Evakuierung um 23:09 Uhr angekündigt

Konkret lässt sich das allerdings nicht sagen, da der Pegel, wie berichtet, um 19 Uhr von den enormen Wassermassen zerstört wurde. Erst um 23:09 Uhr, so „FAZ“ und „Rhein-Zeitung“, habe der Krisenstab des Landkreises die Meldung herausgegeben, dass alle Personen in einer Entfernung von 50 Metern zur Ahr evakuiert werden sollten. Viele Menschen waren zu diesem Zeitpunkt längst von den Fluten überrascht worden.
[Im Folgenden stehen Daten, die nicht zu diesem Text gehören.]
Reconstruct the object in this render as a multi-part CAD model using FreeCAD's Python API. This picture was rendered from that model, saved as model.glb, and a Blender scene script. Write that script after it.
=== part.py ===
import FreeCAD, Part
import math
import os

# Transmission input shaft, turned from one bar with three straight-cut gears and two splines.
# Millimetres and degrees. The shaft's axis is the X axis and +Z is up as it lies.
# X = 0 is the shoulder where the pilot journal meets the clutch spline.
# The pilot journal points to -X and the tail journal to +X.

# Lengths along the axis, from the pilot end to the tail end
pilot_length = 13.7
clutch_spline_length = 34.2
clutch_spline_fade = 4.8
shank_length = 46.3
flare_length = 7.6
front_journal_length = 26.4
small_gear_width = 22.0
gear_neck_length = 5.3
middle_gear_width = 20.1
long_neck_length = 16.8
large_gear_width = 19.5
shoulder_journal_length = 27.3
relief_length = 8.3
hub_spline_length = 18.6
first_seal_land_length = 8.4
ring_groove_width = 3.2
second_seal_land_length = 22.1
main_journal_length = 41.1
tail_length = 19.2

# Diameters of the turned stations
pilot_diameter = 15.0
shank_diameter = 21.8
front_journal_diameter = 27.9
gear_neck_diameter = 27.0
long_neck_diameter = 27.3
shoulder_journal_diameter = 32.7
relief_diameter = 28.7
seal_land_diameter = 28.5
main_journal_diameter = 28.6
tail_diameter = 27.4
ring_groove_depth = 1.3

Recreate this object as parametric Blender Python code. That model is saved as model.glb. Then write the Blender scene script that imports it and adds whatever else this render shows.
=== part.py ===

Der Krisenforscher Frank Roselieb hat nun schwere Vorwürfe gegen Landrat Pföhler erhoben. Wie er der „Rhein-Zeitung“ (Samstagsausgabe) sagte, halte er es für unerklärlich, dass im Kreis Ahrweiler kein Voralarm ausgelöst worden sei. Die Auslösung eines Voralarms hätte laut Roselieb bereits am frühen Abend des 14. Juli erfolgen können, „um Notmaßnahmen einleiten zu können“. Dies sei etwa möglich, wenn „die Pegelstände steigen und steigen, ohne dass schon was Schlimmeres passiert ist“.

„Kein Grund, nicht vorbereitet gewesen zu sein“

„Niemand kann sagen, dass es solche Flutwellen im Ahrtal noch nicht gegeben hat“, sagte Roselieb der Zeitung. „Beim Hochwasser vor 200 Jahren waren die Dimensionen etwa noch gewaltiger.“ Vor 100 Jahren sei es ähnlich gewesen. Zudem sei man frühzeitig gewarnt worden. Aus Sicht des Forschers gibt es deshalb keinen Grund, auf eine Flutwelle wie die jüngste nicht vorbereitet gewesen zu sein.